Illinois guard Tracy Abrams seems optimistic about health entering senior season

(Photo by Andy Lyons/Getty Images)

The past two seasons have been a tough one for Illinois point guard Tracy Abrams as the Chicago native missed both campaigns with season-ending injuries.

Abrams tore his ACL in September of 2014 during preseason training camp and had to sit out the 2014-15 season before also missing 2015-16 due to a torn Achilles tendon that was suffered in July 2015.

The NCAA gave Abrams a sixth year of eligibility for this season and 6-foot-2 guard is hoping to make the most of it in trying to help Illinois break its NCAA tournament drought. In a story from Mark Tupper of the Bloomington Pantagraph, Abrams is optimistic about his return as he’s hoping to showcase an improved perimeter jumper while also staying healthy.

Abrams has hovered around 27 percent from three-point range for much of his career, but he says that part of his game has greatly improved. With 27 months since his last game, Abrams is also in better shape and stronger than he was before. From Tupper’s story:

Physically, Abrams looks like he’s ready for the Big Ten opener. His musculature is way more defined than when we saw him compete 27 months ago.

His chest and arms are bulging. Even though his weight is down a few pounds to 185, so is his body fat, having dropped from about 10 percent to 7 percent. His overall strength has soared.

And while Abrams refuses to brag on his improved shot, Illini legend Dee Brown does not.

“Tracy doesn’t miss,” Brown said. “And it makes sense.

“When I had that stress fracture and had to sit out, all I could do was shoot. That next season my field goal percentage went up eight points. All Tracy has been allowed to do is shoot and he has become a much better shooter.”

Abrams was pressed on the point, asked if he’s a better free throw shooter. “No question,” he said.

Is he a better 3-point shooter? “No question,” he said.

Better mid-range jump shooter? “No question,” he said before tapping the brakes.

“But talk is cheap,” Abrams said. “Show is better than tell.”
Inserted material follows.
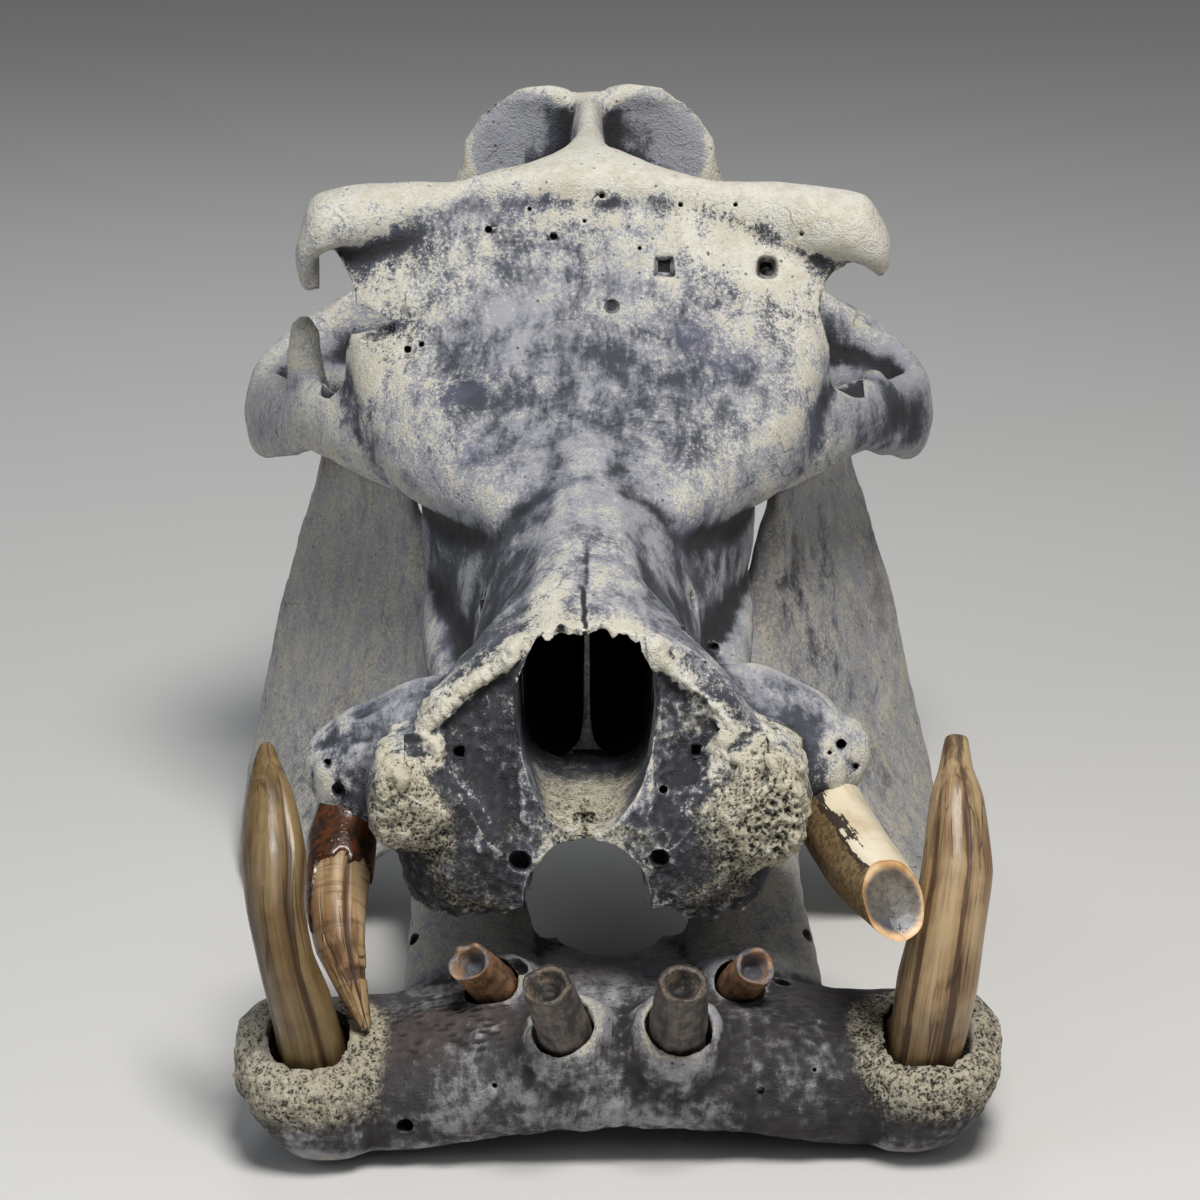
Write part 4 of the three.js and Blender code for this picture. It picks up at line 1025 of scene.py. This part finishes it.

Obviously, Abrams is hoping to stay healthy to be a key factor for Illinois in his final college season but he also has to be a weapon from the perimeter so teams don’t clog the paint with the ball in his hands. Abrams does have some new weapons to work with since he last took the floor as Malcolm Hill has become a go-to player and other key role players like Jalen Coleman-Lands are returning. At 24 years old, Abrams is also much older and wiser than a lot of his competition and he could have a strength advantage over some smaller guards this season.

It’s hard to say if Illinois has enough to make the NCAA tournament this season, but a healthy Abrams could be a huge factor in their overall outlook.